The Yeomans, who have used the practice to restore fertility to ruined farms and pasturelands, have found that soil can be built up in a matter of years, not millennia, he said.

“They figured out over 60 years ago that they could build many inches of topsoil per year,” said Collins.

“It is the fastest strategy on Earth that I know of to increase soil organic matter. You can make your soil black and deep fast. It’s downward, not upward, so you won’t bury your buildings and cover up your fence posts,” he joked.

While the task of sucking excess carbon dioxide out of the atmosphere may seem insurmountable, he said, it is easily within the reach of human beings given the right approach: air-to-humus sequestration.
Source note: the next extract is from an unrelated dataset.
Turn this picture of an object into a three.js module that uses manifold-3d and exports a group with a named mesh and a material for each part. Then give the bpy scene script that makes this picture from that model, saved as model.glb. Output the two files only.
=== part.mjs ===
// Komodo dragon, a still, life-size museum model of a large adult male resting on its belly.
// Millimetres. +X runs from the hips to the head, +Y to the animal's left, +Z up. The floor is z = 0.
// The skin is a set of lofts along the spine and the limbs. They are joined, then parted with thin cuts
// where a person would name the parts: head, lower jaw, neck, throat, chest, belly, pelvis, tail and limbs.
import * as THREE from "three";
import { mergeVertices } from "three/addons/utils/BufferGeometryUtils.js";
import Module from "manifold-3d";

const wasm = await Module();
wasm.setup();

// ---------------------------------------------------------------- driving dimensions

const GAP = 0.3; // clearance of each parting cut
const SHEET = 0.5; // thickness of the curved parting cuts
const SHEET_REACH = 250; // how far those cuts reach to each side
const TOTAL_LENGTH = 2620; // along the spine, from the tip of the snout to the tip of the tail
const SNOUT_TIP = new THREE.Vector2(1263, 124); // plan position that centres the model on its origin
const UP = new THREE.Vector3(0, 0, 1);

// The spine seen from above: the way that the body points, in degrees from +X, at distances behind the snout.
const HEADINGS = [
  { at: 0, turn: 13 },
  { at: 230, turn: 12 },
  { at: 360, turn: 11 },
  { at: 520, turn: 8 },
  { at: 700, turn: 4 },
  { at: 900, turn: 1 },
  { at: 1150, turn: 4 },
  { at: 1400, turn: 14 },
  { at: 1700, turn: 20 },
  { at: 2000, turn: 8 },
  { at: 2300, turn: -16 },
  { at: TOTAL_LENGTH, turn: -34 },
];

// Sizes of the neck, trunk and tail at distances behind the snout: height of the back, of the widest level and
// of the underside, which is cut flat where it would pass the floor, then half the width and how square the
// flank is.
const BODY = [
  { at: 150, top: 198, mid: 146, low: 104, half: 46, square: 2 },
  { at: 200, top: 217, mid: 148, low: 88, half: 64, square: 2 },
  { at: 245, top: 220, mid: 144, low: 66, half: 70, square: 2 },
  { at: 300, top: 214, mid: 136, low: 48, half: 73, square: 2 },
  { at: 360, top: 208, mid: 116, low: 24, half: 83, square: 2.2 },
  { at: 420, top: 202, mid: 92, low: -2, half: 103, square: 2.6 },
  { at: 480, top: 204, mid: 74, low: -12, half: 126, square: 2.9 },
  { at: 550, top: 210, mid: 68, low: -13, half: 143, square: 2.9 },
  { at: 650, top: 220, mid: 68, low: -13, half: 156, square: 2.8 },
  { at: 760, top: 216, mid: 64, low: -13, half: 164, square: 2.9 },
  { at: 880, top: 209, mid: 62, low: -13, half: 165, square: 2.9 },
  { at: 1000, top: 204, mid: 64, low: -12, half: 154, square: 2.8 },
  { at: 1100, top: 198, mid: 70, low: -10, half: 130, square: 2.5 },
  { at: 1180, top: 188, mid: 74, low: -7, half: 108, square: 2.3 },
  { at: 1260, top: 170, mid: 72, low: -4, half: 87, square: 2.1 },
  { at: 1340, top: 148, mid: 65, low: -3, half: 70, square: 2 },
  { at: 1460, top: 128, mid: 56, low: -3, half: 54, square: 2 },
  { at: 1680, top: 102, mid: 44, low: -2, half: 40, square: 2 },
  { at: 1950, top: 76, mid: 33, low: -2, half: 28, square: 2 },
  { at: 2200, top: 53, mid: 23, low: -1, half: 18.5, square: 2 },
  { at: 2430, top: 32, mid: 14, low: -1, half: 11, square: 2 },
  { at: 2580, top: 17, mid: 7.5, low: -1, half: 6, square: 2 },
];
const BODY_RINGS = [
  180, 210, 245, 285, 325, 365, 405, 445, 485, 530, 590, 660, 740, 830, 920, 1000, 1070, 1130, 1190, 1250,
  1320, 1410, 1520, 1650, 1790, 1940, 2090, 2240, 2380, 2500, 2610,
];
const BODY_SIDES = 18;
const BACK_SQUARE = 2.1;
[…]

Some scientists are skeptical of his group’s soil building claims, he said, but that’s because they are stuck to the notion that it takes 10 pounds of organic matter to create one lb. of humus.
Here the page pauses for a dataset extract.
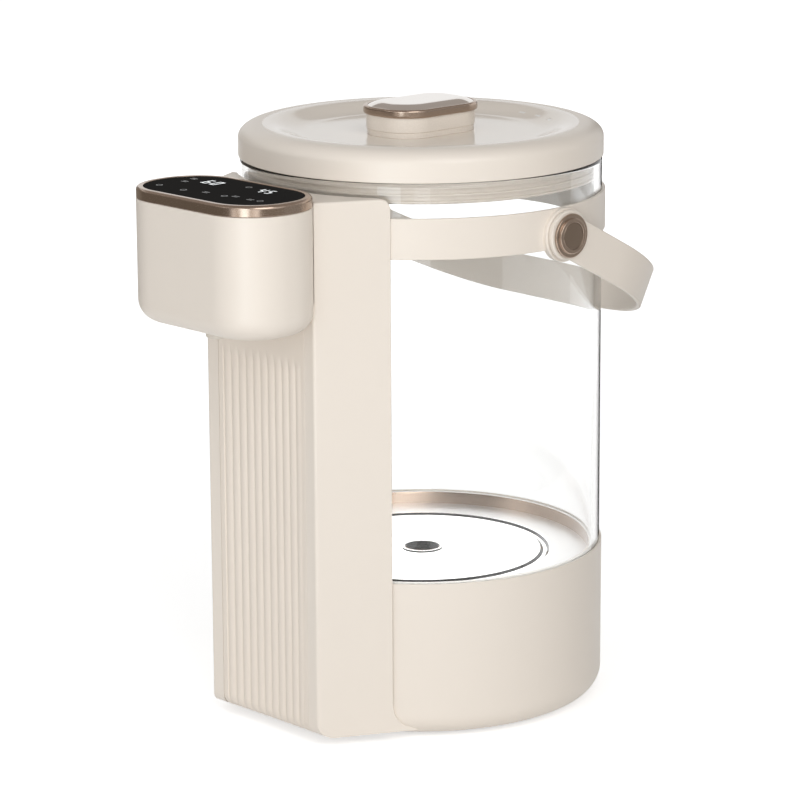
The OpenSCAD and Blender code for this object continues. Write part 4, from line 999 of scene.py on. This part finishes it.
class POT_OT_lid(bpy.types.Operator):
    """Dished lid with three steam slots, and the plug, gasket and seal lips under it"""
    bl_idname = "pot.lid"
    bl_label = "Lid"

    def execute(self, context):
        z0, skirt_in = low("lid_shell")[2], LID_R - LID_T
        foot = rounded_line([(skirt_in, SKIRT), (skirt_in, z0), (LID_R, z0), (LID_R, SKIRT)],
                            [0, 0.3, 0.5, 0], steps=5)[1:-1]
        line = np.vstack([foot, dish_line(0), dish_line(LID_T)[::-1]])
        line = np.vstack([line, line[:1]])
        # columns of points: a full turn and five across each slot, with none close to its ends
        spread = math.degrees(SLOT_HALF / SLOT_MID)
        cols = np.unique(np.round(np.concatenate(
            [turn(192)] + [np.linspace(a - spread, a + spread, 5) for a in SLOTS]), 6))
        off = abs(abs(cols[:, None] - np.array(SLOTS)) - spread)
        cols = cols[((off < 1e-5) | (off > 0.25)).all(1)]
        grid = lathe(line, cols)
        m = cell_middles(grid)
        rad, ang = np.hypot(m[..., 0], m[..., 1]), np.degrees(np.arctan2(m[..., 1], m[..., 0]))
        hole = np.zeros(rad.shape, bool)
        walls, slats = [], []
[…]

“C02 and water are taken up by plants and turned into sugars by photosynthesis,” said Collins.

“But usually more than half of the production of a plant is being turned into the sap that is being pumped down into the roots. This is where most of the action is happening.”

When grazing animals bite off the tops of plants at the appropriate stage of growth, the plant draws the remaining available sap in above ground tissues down to the root system.
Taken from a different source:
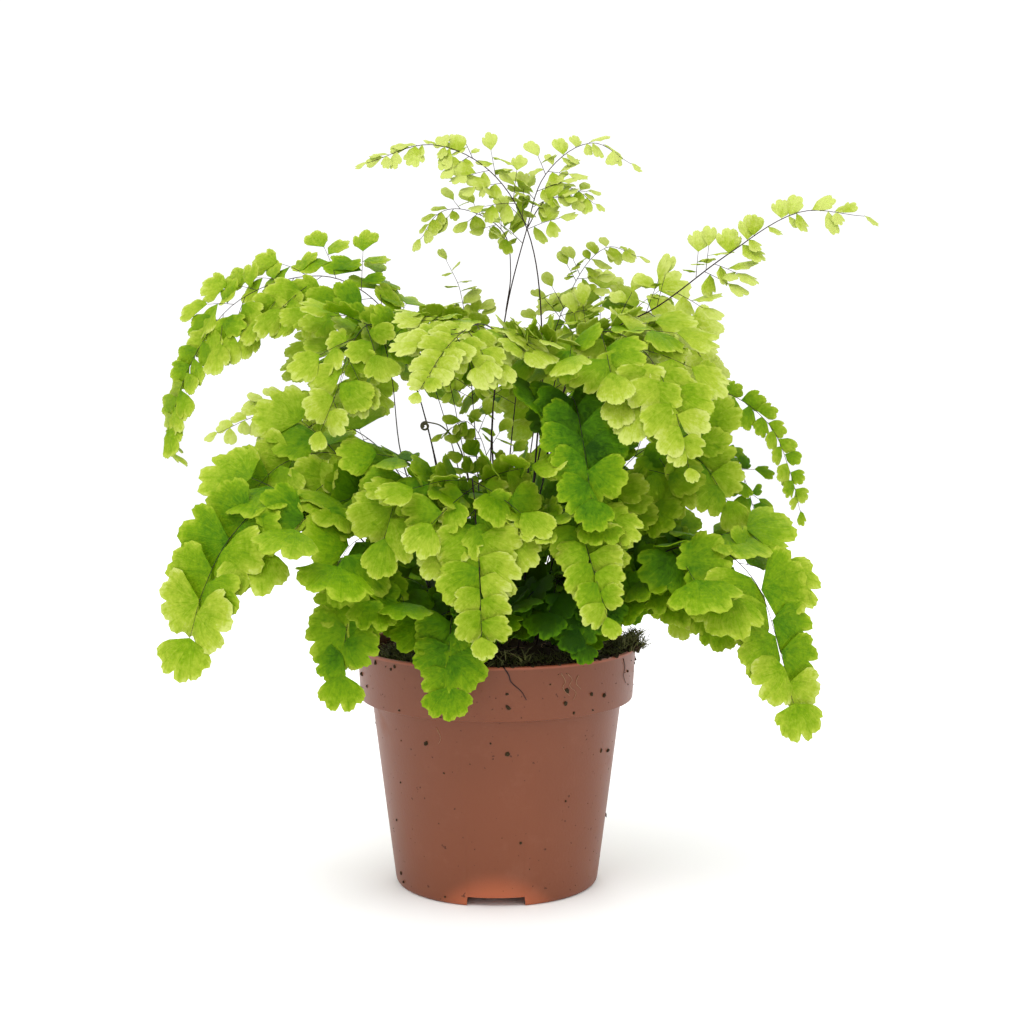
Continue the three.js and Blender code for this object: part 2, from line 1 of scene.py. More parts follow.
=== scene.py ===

The sugars then stimulate soil micro-organisms to produce more nutrients, which in turn restart plant growth.

Within hours, the roots are sloughed off, leaving carbon-rich exudates trapped in the soil.

Exploiting this phenomenon offers humanity the cheapest, most efficient and most beneficial form of sequestering carbon where it belongs, he said.

Calling an immediate halt to fossil fuel use, both coal and petroleum, is not only impractical but also would be ineffective, since it would take until 2100 to see a 40 parts per million drop in C02 levels.

Covering the landscape with trees would take far too long.

The only solution that is immediately workable and has the massive capacity to undo the damage already done is to pay farmers to adopt agricultural and grazing practices that rebuild the soil, said Collins.

Citing figures from the Intergovernmental Panel on Climate Change about the total carbon in the biosphere, some six billion tonnes are dumped into the atmosphere each year as a result of burning fossil fuels, while land use changes such as clearing forests for agriculture account for another billion tonnes.

Total carbon stored in the soil, on the other hand, is 1.6 trillion tonnes, with some 39 trillion tonnes in the oceans in the form of carbonic acid.

The problem is the estimated 200 billion tonnes of excess C02 in the atmosphere that is altering the climate.

“It’s obvious that the soils are the largest carbon sink on Earth that we have to play with. We could do this in 10, 20 years. Nothing else is offering a window like that.”

Sequestering 10 billion tonnes per year of carbon requires a two percent increase in soil organic matter on 12.3 billion acres of agricultural land worldwide.

“Two percent is not a big deal, if you really apply yourself to the job,” said Collins, adding that most of the work would involve restoring what has been destroyed in recent decades.

“But we need to rethink carbon pricing. Just based on the value of the water and nutrients contained in a kilogram of humus, the logical, rational price for a tonne of soil carbon is $200.”

Bruce McCarl, a professor of Agricultural Economics at Texas A&M University, who worked on the issue of soil carbon sequestration for a number of years, warned that the wholesale switch to coal that will result as petroleum supplies dwindle in the coming years will dwarf total global fossil fuel emissions since the Industrial Revolution.

Soil works as an effective carbon sink over the short term, but it becomes saturated after a decade or so, he added.